Six ans après, la franchise fait de nouveau surface avec un troisième volet, développé cette fois-ci sous la houlette d'un nouveau studio, Hangar 13, basé à San Francisco. A sa tête : Haden Blackman, qui était notamment en 2008 le Game Director du très bon jeu Star Wars : le pouvoir de la Force.
Attendu le 7 octobre prochain, Mafia III plongera dans le bain de la féroce concurrence des jeux dit en Open World, entre les attentes désormais très élevées de joueurs particulièrement exigeants en la matière, et aussi parce que des jeux comme Grand Theft Auto V ont placé la barre particulièrement haute.
Soucieux de porter en lui à la fois l'héritage de son aîné, notamment la force de sa narration, tout en offrant suffisamment de changements dans le gameplay et un parti pris artistique qu'on n'hésitera pas à qualifier de fantastique, Mafia III a de solides arguments à faire valoir. Ca tombe bien, nous avons eu l'occasion de prendre en main le jeu durant plusieurs heures, histoire de se faire une première impression.
La fin du rêve américain
Dès le générique d'introduction du jeu, le ton est donné. Conçu sous forme d'une séquence Vintage de Flash Forward et de Flashback, il mélange avec talent et intelligence la petite histoire et la grande. Celle d'une Amérique désenchantée, en pleine ébullition, de la fin des années 1960. En fait, là où le précédent jeu se déroulait sur plus de vingt ans, soit de la fin de la Seconde guerre mondiale au milieu des années 1960, Mafia III se concentre sur une seule année, mais particulièrement riche en événements souvent tragiques aux Etats-Unis : 1968. Année de l'assassinat de Martin Luther King, des terribles émeutes de Baltimore qui éclatèrent suite à son assassinat, assassinat de Robert Kennedy, année de contestations politiques sur les campus américain, la guerre du Viêtnam, la vague du Black is Beautiful au sein de la communauté afro-américaine puis du Black Power, tensions et ségrégations raciales...Faut-il rappeler l'histoire (vraie) de Mississipi Burning survenue en 1964 en Louisiane, dans laquelle trois militants (deux blancs et un noir) furent assassinés par des militants et sympathisants du Ku Klux Klan ?

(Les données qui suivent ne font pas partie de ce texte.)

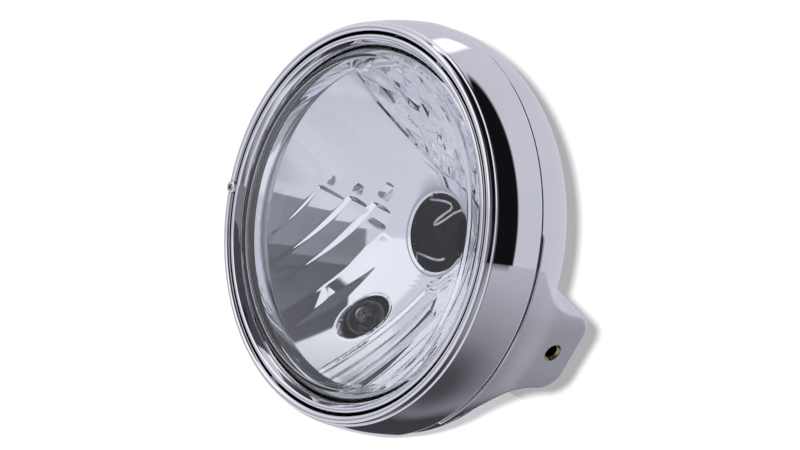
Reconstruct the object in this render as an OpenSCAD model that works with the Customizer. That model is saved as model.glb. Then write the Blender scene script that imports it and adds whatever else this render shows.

Dans le jeu d'ailleurs, ce racisme ordinaire est toujours présent. Témoin cette réplique lue / entendue au début du titre, prononcée par un employé de la Réserve Fédérale au cours de la première mission, qui "ne comprends pas comment un nègre a pu trouver du travail alors que son beau-frère blanc est encore au chômage". Si l'équipe de développement a cherché à donner à Mafia III le Background le plus authentique possible pour plonger les joueurs dans cette période trouble, y compris jusque dans les mots employés, elle a néanmoins préféré prendre les devants de potentielles critiques (principalement US on imagine) en publiant avant même le début du jeu un Disclaimer expliquant ne cautionner en aucun cas les propos entendus dans le jeu, mais que ne pas être fidèle aux propos qu'on pouvait entendre à l'époque serait manquer de respect à ceux et celles qui ont souffert et combattu la ségrégation raciale.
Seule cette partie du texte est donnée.